За год мы так оголодали, что ветер качал и сбивал нас с ног. Мы жадно вдыхали свежий воздух, вглядывались в сумрачное осеннее небо, осматривали друг друга. При естественном освещении все были особенно бледные, исхудалые, изнуренные, заросшие дикой щетиною. Ботинки ссохлись и побелели, одежда свалялась и выцвела — глянешь, и действительно, идут типы с самого «дна». Отличались разве что Владимир Хадыка в серой шляпе и черном драповом пальто, Борис Микулич — в коричневой меховой куртке, хорошо одетый Сымон Барановых и всегда элегантный Василь Шашалевич. Он умел носить одежду со свойственным ему артистизмом.
Повели нас по улице Володарского через Советскую в сторону вокзала. Увидев нашу колонну, на тротуарах останавливались молчаливые сумрачные люди. Одни смотрели сочувственно, другие украдкой отыскивали среди нас знакомых, третьи выказывали всем своим видом презрение и ненависть к врагам народа. А мы глядели с завистью на вольных людей, тоже надеясь увидеть хоть одно знакомое лицо. Глядели и думали, как еще много, оказывается, осталось на свободе людей. В больнице кажется, что все больные, на вокзале — все куда-то едут, в тюрьме — все сидят. Мы шли и думали, что люди, которые сейчас видят нас, и не представляют, сколько народа мучается без вины виноватых, и не догадываются, что подобное может настигнуть завтра и их.
В тупике стояли обыкновенные пассажирские вагоны, но с зарешеченными окнами. Некогда их превратили в тюрьму на колесах по распоряжению царского министра внутренних дел Петра Аркадьевича Столыпина. С тех пор они и называются «столыпинскими». В камеры набивают столько, чтоб можно было закрыть зарешеченные двери. Куда нас повезут, никто не знал. Конвой был глух и нем. От него только слышали: «Молчать», «Не положено», «Давай-давай проваливай» — и толчок в спину на ступеньках вагона.
Неожиданно увидели в окно жён Микулича, Скрыгана и Шушкевича. Они махали нам издали, пытались что-то сказать одними губами, показать знаками. Сколько дней караулили они возле тюрьмы, пока не дождались нашей отправки! И вот — ничего не передать, не сказать близкому человеку, не услышать от него прощального слова. Поняли только одно: «Могилев»,— написанное в воздухе пальцем Линой Скрыган. Наш вагон прицепили к пассажирскому составу; залязгали буфера, застучали колеса, и мы поехали в неведомое.
Вагон напоминал писательское собрание.
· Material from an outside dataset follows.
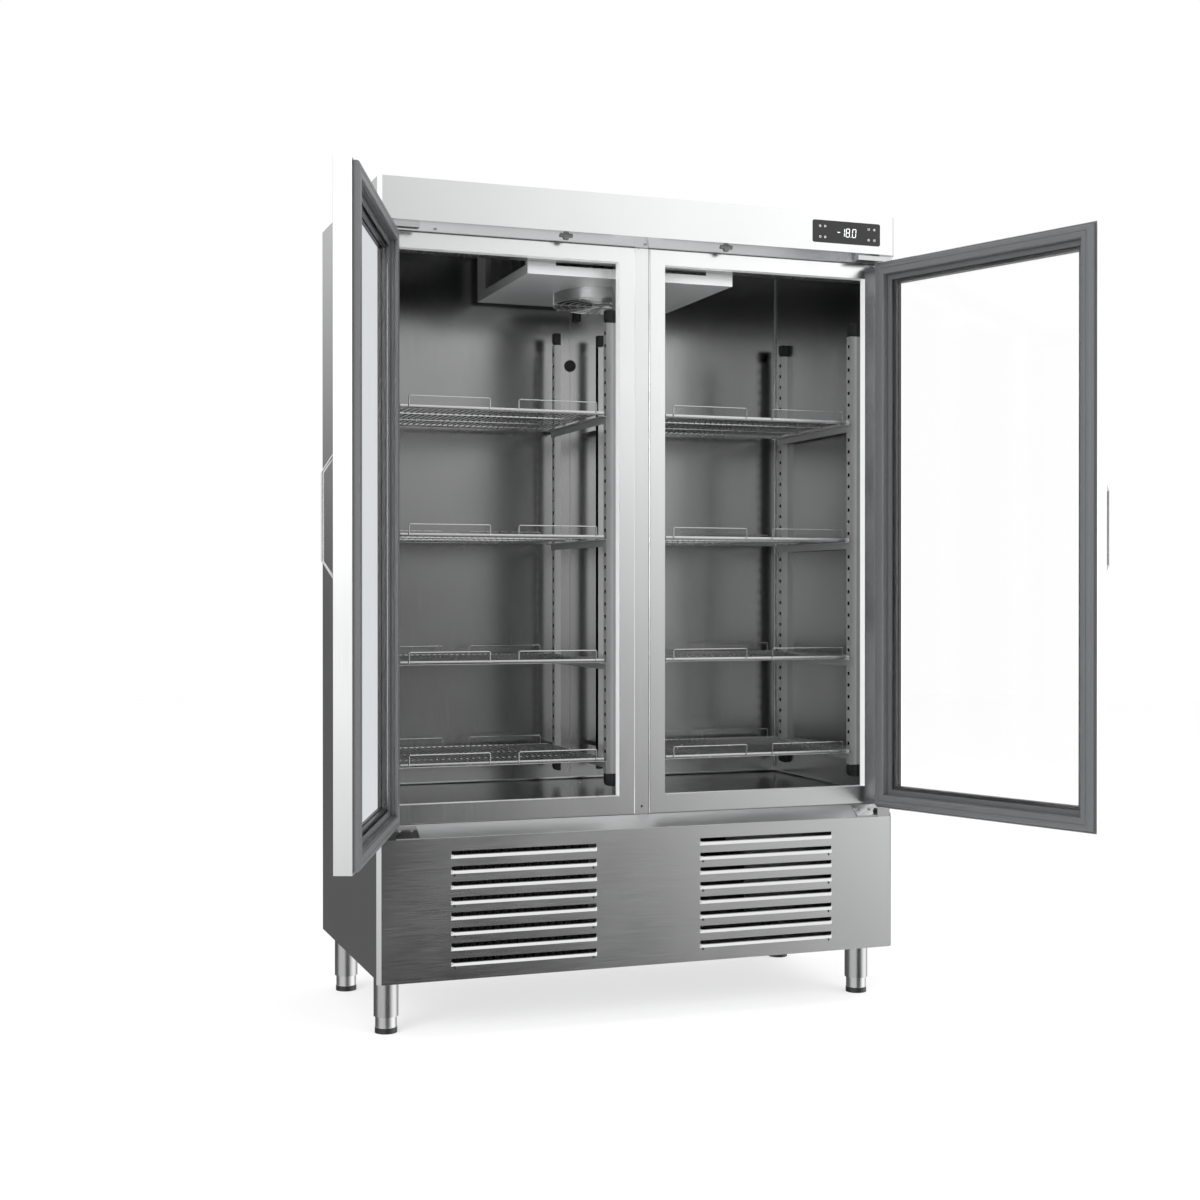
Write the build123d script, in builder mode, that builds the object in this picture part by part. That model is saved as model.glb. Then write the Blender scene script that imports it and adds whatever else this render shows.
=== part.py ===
from build123d import *
from math import atan2, cos, degrees, hypot, radians, sin, tan
import os

os.makedirs("parts", exist_ok=True)

# Two-door glass front freezer on legs, in millimetres.
# X runs to the right, Y to the rear and Z up. The doors are stored open.
# The origin is on the floor, under the middle of the cabinet with its open doors.

# Cabinet
body_width = 1388.0
body_depth = 700.0
body_height = 2067.0
front_y = -43.5
sheet = 1.5
corner_cut = 10.0
corner_tail = 2.0
side_top = body_height - 1.0
side_bottom = 151.6
seat_gap = 0.3

# Header with its sloping soffit
header_height = 101.0
header_bottom = body_height - header_height
soffit_drop = 15.0
header_return = 30.0

# Louvred lower front with the sloping sill above it
panel_set_back = 12.7
panel_bottom = 140.4
panel_top = 484.8
panel_flange = 30.0
louvre_rows = 8
louvre_pitch = 37.2
louvre_top = 452.4
louvre_middle_x = 325.95
louvre_width = 374.5
louvre_slit = 8.6
louvre_lip = 10.0
louvre_reach = 5.0
louvre_end = 6.0
louvre_edge = 1.6

# Door surrounds
frame_set_back = 59.0
frame_bottom = 514.0
frame_top = header_bottom - soffit_drop
frame_inner_x = 19.0
frame_side_margin = 15.5
frame_outer_x = body_width / 2 - frame_side_margin
frame_side_bar = 43.0
frame_top_bar = 40.0
frame_bottom_bar = 48.0
frame_edge_radius = 3.0
reveal_depth = 27.0
mullion_recess = 4.0
mullion_lap = 0.5
mullion_flange = 18.0
column_depth = 45.0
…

Здесь были поэты, прозаики, драматурги, были маститые и начинающие, студенты филфаков, повязанные общей судьбой. Поначалу не могли наговориться после заточения в разных камерах, вспоминали допросы, даже пробовали шутить, но на душе — отчаяние, безысходная тоска. Так нелепо, ни за что, сломали жизнь в самом начале.
Свою двадцать четвертую осень я «отпраздновал» сбереженной пайкой хлеба и двумя кусочками сахара, а впереди ожидали ещё девять сентябрей в неволе, неизвестно где, в лесу или в шахте, в котловане канала или на железнодорожном полотне. Где бы ни был, не верилось, что столько выдержишь. И если вдруг выдержать удастся, кому ты будешь нужен с клеймом «врага народа»… Значит, ты уже не народ, тебя исключили из него. Что же ты сделал? Кому навредил, в чем провинился перед своим народом? Вспоминаю и не могу вспомнить ни единого поступка, ни единого слова, заслуживающего кары.
Голова гудела от дум и воспоминаний, всё пытался понять за какие прегрешения выпала мне такая горькая доля… Да и мне ли одному… До конца жизни так и не поймешь, кому потребовалось уничтожить такие таланты, как Чарот, Головач, Зарецкий, Хадыка, Харик, Вольный, Коваль, Колюга27, Моряков, Нёманский и Лявонный.